A separately managed account holds individual securities, usually stocks or bonds, in your name, managed to a defined strategy by a professional manager. The difference from a mutual fund or ETF is ownership. In an SMA, you own each underlying position directly. The manager makes the buy and sell decisions inside the account, but every share, every cost basis, every dividend is yours.

That direct ownership unlocks two things pooled vehicles can’t offer: tax management at the individual security level, and customization to your situation.

How it works

  • You fund the account with cash or transfer in eligible securities.
  • The manager implements the strategy by buying individual stocks (or bonds) in your name, typically 50 to 300 positions depending on the approach.
  • You see every position, every trade, every cost basis on your statement.
  • The manager harvests losses on specific holdings throughout the year, selling positions trading below cost to generate realized losses that offset gains elsewhere in your tax return.
  • You can request restrictions, exclude specific stocks, sectors, or ESG factors, or fold in low-basis legacy positions you don’t want sold.
  • Fees are typically a single management fee on assets, often 0.25% to 0.65% depending on strategy and account size.

Who it’s for

SMAs fit best when account size and tax situation make the structural advantages worth the complexity:

  • Taxable accounts of roughly $250,000 and up where annual tax-loss harvesting can generate meaningful realized losses.
  • Investors in higher tax brackets who can use those losses against capital gains from other parts of the portfolio, including concentrated stock sales.
  • Anyone with values-based restrictions they want enforced (no tobacco, no firearms, screen for specific ESG criteria).
  • Investors transitioning into a portfolio with embedded gains who need a manager who can unwind positions tax-efficiently over time.
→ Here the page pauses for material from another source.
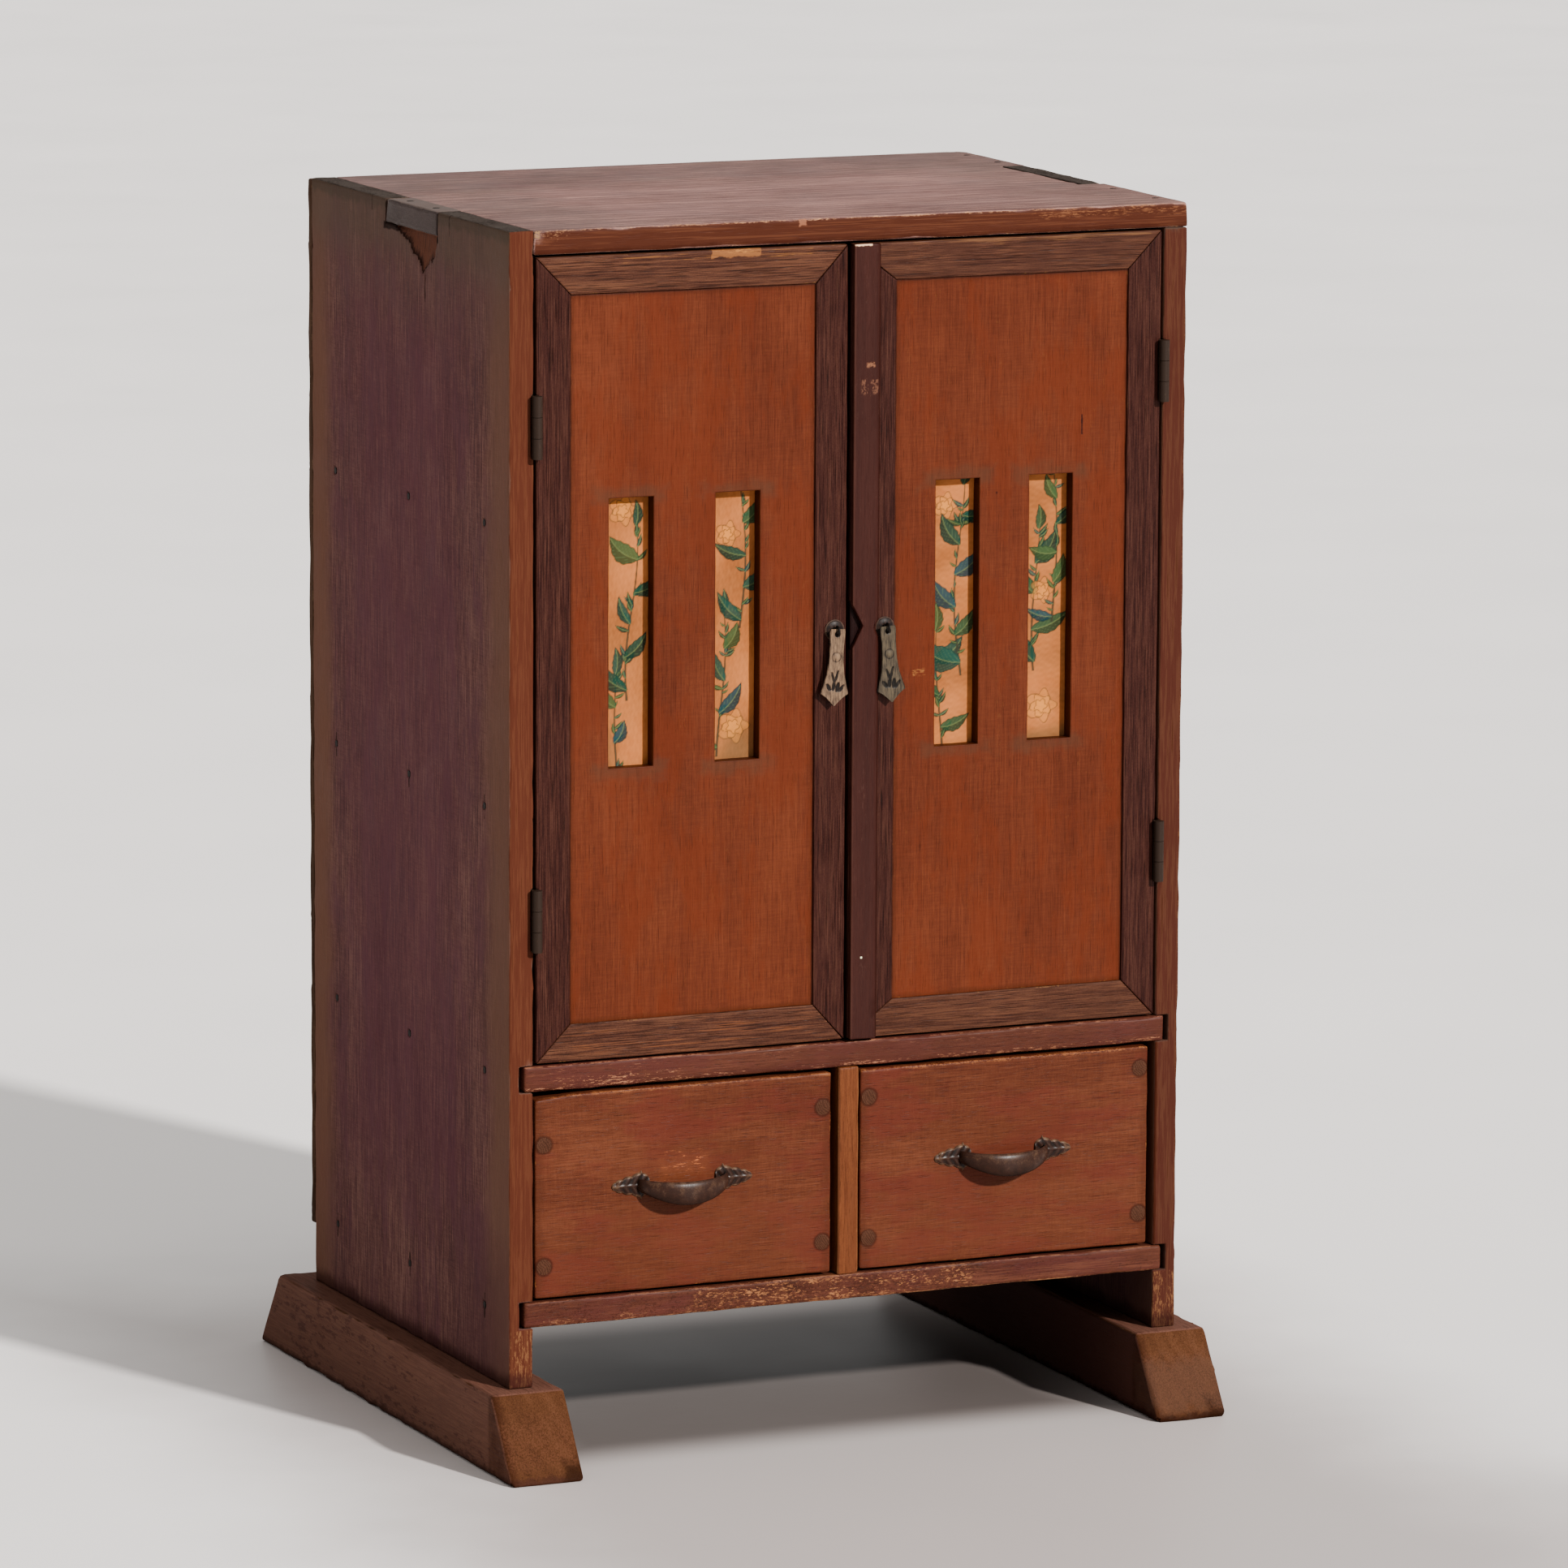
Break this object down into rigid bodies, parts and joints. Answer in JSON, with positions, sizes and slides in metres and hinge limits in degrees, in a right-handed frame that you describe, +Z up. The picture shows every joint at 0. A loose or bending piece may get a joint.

They’re overkill for small taxable balances and add no tax benefit inside an IRA or 401(k), since losses inside a tax-deferred account can’t be harvested for tax purposes anyway.

Real numbers

Consider a $500,000 taxable SMA tracking a large-cap U.S. equity strategy. In a typical year, even when the broad market is up, individual holdings move at different paces and the manager identifies positions trading below their lot-level cost basis. Tax-loss harvesting in a diversified SMA commonly produces realized losses worth 1% to 2% of account value per year in normal markets, more in volatile years. On $500,000, that’s $5,000 to $10,000 of harvested losses annually. If you offset long-term gains taxed at 23.8% (including the net investment income tax), the after-tax benefit is roughly $1,200 to $2,400 per year, compounding alongside the portfolio’s growth.
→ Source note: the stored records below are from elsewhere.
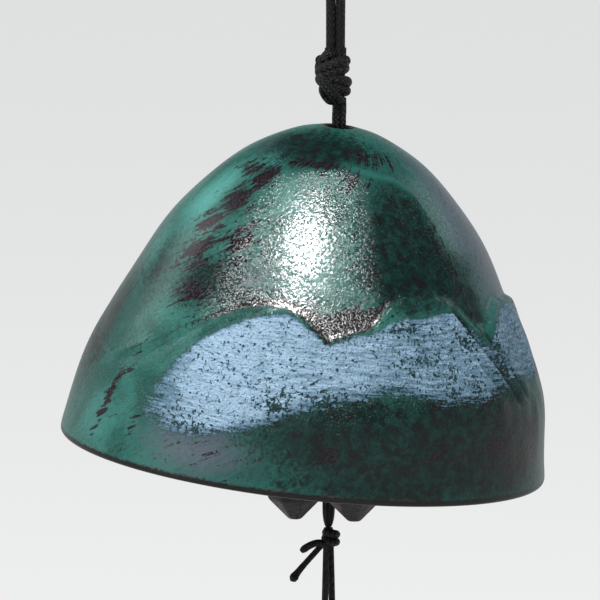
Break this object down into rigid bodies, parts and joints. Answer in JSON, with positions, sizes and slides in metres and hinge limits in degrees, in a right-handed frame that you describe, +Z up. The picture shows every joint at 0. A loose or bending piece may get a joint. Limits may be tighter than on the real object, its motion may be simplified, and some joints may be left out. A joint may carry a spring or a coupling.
{
  "type": "furin wind bell",
  "caption": "Hanging cast-iron furin wind bell with a relief mountain range, knotted cord, lobed clapper and plain paper strip.",
  "frame": {"origin": "the inner top of the hanging loop, where a hook carries the bell", "axes": "+Z up, -Y out of the front with the tallest peaks, +X to the right seen from the front"},
  "size_m": [0.0805, 0.081, 0.2307],
  "materials": {
    "bell_iron": "verdigris-green paint over cast iron, rubbed dark at the edges, pale blue-white dry brushing on the mountains, glossy clear coat",
    "clapper_iron": "dark satin",
    "cord": "black waxed braid",
    "strip_paper": "plain matt paper"
  },
  "bodies": {
    "hanger": {"hanging_loop": "cord"},
    "upper_knot": {"top_knot": "cord", "neck_cord": "cord"},
    "stopper": {"stopper_knot": "cord"},
    "bell": {"bell": "bell_iron"},
    "clapper_line": {"clapper_cord": "cord", "cup_knot": "cord"},
    "clapper": {"clapper": "clapper_iron"},
    "tie": {"tie_knot": "cord", "tie_short_end": "cord", "tie_long_end": "cord"},
    "strip_line": {"strip_cord": "cord"},
    "strip": {"paper_strip": "strip_paper"}
  },
  "joints": [
    {"name": "loop_twist", "type": "hinge", "parent": "hanger", "child": "upper_knot", "pos_m": [0, 0, -0.0219], "axis": [0, 0, 1], "range_deg": [-180, 180]},
    {"name": "bell_swing", "type": "hinge", "parent": "upper_knot", "child": "stopper", "pos_m": [0.0006, 0, -0.0343], "axis": [0, 1, 0], "range_deg": [-36.3, 23.7]},
    {"name": "bell_turn", "type": "hinge", "parent": "stopper", "child": "bell", "pos_m": [0.0006, 0, -0.0343], "axis": [0.1097, 0, 0.994], "continuous": true},
    {"name": "clapper_swing", "type": "hinge", "parent": "stopper", "child": "clapper_line", "pos_m": [-0.00042, 0, -0.04354], "axis": [0, 1, 0], "range_deg": [-23.9, 35.1]},
    {"name": "clapper_turn", "type": "hinge", "parent": "clapper_line", "child": "clapper", "pos_m": [-0.00042, 0, -0.04354], "axis": [0.0122, 0, 0.9999], "continuous": true},
    {"name": "strip_swing", "type": "hinge", "parent": "clapper_line", "child": "tie", "pos_m": [-0.00112, 0, -0.10054], "axis": [-0.766, 0.6428, 0], "range_deg": [-40, 40]},
    {"name": "strip_twist", "type": "hinge", "parent": "tie", "child": "strip_line", "pos_m": [-0.00112, 0, -0.10554], "axis": [0, 0, 1], "range_deg": [-180, 180]},
    {"name": "strip_sway", "type": "hinge", "parent": "strip_line", "child": "strip", "pos_m": [-0.00112, 0, -0.12434], "axis": [0.6428, 0.766, 0], "range_deg": [-25, 25]}
  ]
}
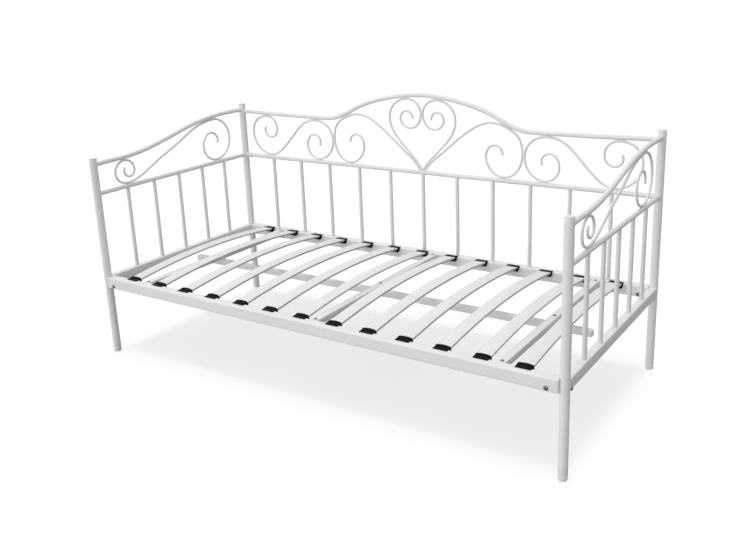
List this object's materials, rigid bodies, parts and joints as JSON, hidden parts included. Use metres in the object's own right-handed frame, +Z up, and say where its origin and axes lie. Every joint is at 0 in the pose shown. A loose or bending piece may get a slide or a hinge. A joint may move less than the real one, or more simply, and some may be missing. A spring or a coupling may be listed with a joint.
{
  "type": "daybed",
  "caption": "Metal single daybed with scrolled rods and spindles in its back and end panels, over a sprung slatted mattress base.",
  "frame": {"origin": "on the floor under the middle of the bed", "axes": "+X along the length to the right end seen from the open front, +Y from the open front to the back panel, +Z up"},
  "size_m": [2.098, 0.965, 1.0522],
  "materials": {
    "white_metal": "satin gloss white powder coat",
    "white_slat": "white lacquered bent plywood",
    "black_plastic": "moulded, fine grain",
    "dark_bolt": "dark bronze plated",
    "white_plastic": "smooth moulded white"
  },
  "bodies": {
    "root": {"back_c_scroll_left": "white_metal", "back_c_scroll_right": "white_metal", "back_heart_scroll_left": "white_metal", "back_heart_scroll_right": "white_metal", "back_mid_rail": "white_metal", "back_rail": "white_metal", "back_rail_collars": "white_metal", "back_s_scroll_left": "white_metal", "back_s_scroll_right": "white_metal", "back_spindles": "white_metal", "back_top_rail": "white_metal", "centre_beam": "white_metal", "corner_brackets": "white_metal", "cross_bar_1": "white_metal", "cross_bar_2": "white_metal", "cross_bar_3": "white_metal", "cross_bar_bolts": "dark_bolt", "cross_bar_brackets": "white_metal", "end_mid_rail_left": "white_metal", "end_mid_rail_right": "white_metal", "end_rail_left": "white_metal", "end_rail_right": "white_metal", "end_scroll_left": "white_metal", "end_scroll_right": "white_metal", "end_spindles_left": "white_metal", "end_spindles_right": "white_metal", "end_top_rail_left": "white_metal", "end_top_rail_right": "white_metal", "foot_back_left": "white_plastic", "foot_back_right": "white_plastic", "foot_front_left": "white_plastic", "foot_front_right": "white_plastic", "frame_bolts": "dark_bolt", "front_rail": "white_metal", "post_back_left": "white_metal", "post_back_right": "white_metal", "post_cap_back_left": "white_plastic", "post_cap_back_right": "white_plastic", "post_cap_front_left": "white_plastic", "post_cap_front_right": "white_plastic", "post_front_left": "white_metal", "post_front_right": "white_metal", "slat_01": "white_slat", "slat_02": "white_slat", "slat_03": "white_slat", "slat_04": "white_slat", "slat_05": "white_slat", "slat_06": "white_slat", "slat_07": "white_slat", "slat_08": "white_slat", "slat_09": "white_slat", "slat_10": "white_slat", "slat_11": "white_slat", "slat_12": "white_slat", "slat_13": "white_slat", "slat_holders_back": "black_plastic", "slat_holders_front": "black_plastic"}
  },
  "joints": []
}
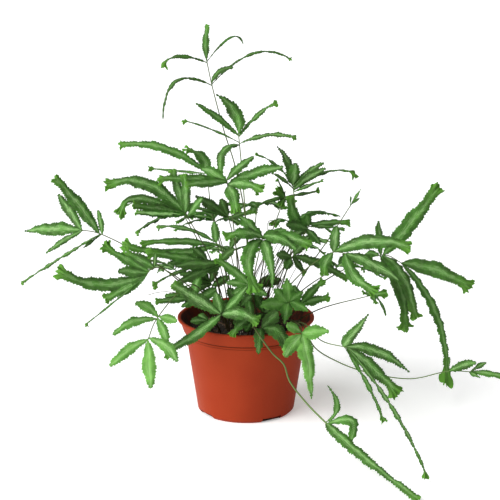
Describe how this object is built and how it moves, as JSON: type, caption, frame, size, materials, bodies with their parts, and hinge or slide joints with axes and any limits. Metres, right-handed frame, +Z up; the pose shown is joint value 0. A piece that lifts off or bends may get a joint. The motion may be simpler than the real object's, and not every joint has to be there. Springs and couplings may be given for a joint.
{
  "type": "potted crested cretan brake fern",
  "caption": "Crested Cretan brake fern with arching stalks and whorls of forked, wavy leaflets, growing in soil in a round tapered terracotta-coloured plastic pot.",
  "frame": {"origin": "middle of the pot's base, on the plane that the pot stands on", "axes": "+Z up along the pot's axis, +Y to the back as seen in the picture, +X to the right"},
  "size_m": [0.531, 0.4546, 0.4301],
  "materials": {
    "pot": "satin terracotta-coloured moulded plastic",
    "soil": "rough, moist peat mix with specks of perlite and bark",
    "frond": "satin green leaf with paler midribs and wiry green-brown stalks"
  },
  "bodies": {
    "root": {"pot": "pot", "soil": "soil", "frond_back_1": "frond", "frond_back_2": "frond", "frond_back_3": "frond", "frond_back_4": "frond", "frond_back_5": "frond", "frond_back_6": "frond", "frond_back_7": "frond", "frond_back_8": "frond", "frond_core_front": "frond", "frond_core_left": "frond", "frond_core_back": "frond", "frond_core_middle": "frond", "frond_core_right": "frond", "frond_cross": "frond", "frond_far_left": "frond", "frond_front_left": "frond", "frond_front_right": "frond", "frond_leader": "frond", "frond_left_bush_high": "frond", "frond_left_bush_low": "frond", "frond_left_fan": "frond", "frond_left_low": "frond", "frond_left_mid": "frond", "frond_left_skirt": "frond", "frond_mid_dark": "frond", "frond_pale_low_left": "frond", "frond_right_centre": "frond", "frond_right_fan": "frond", "frond_right_heart": "frond", "frond_right_inner": "frond", "frond_right_low": "frond", "frond_right_tuft": "frond", "frond_rim_front": "frond", "frond_rim_left": "frond", "frond_runner": "frond", "frond_second_leader": "frond", "frond_small_dark": "frond", "frond_star_centre": "frond", "frond_star_high": "frond", "frond_star_right": "frond", "frond_trailing": "frond", "frond_upper_left": "frond", "frond_upper_right": "frond", "frond_wiry_right": "frond", "frond_young": "frond"}
  },
  "joints": []
}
Where it fits in a portfolio

SMAs are the equity workhorse for larger taxable accounts where after-tax return is the metric that matters. They typically replace a chunk of what would otherwise sit in equity ETFs or index mutual funds, and they pair naturally with ETFs for asset classes where SMAs don’t add value (broad bond exposure, small allocations to emerging markets, niche sleeves). For families coordinating gifting and charitable strategies, the security-level cost basis tracking also makes SMAs useful for identifying the most appreciated lots to donate.

Common pitfalls

  • Using an SMA inside an IRA. The tax-management edge evaporates, and you’re paying for a service you can’t benefit from.
  • Layering multiple SMAs with overlapping holdings. Two large-cap U.S. SMAs from different managers may own the same 60 stocks, defeating the diversification you thought you were getting.
  • Forgetting wash-sale rules across linked accounts. If your spouse’s IRA buys the same security you just sold for a loss in your SMA, you can disallow the loss.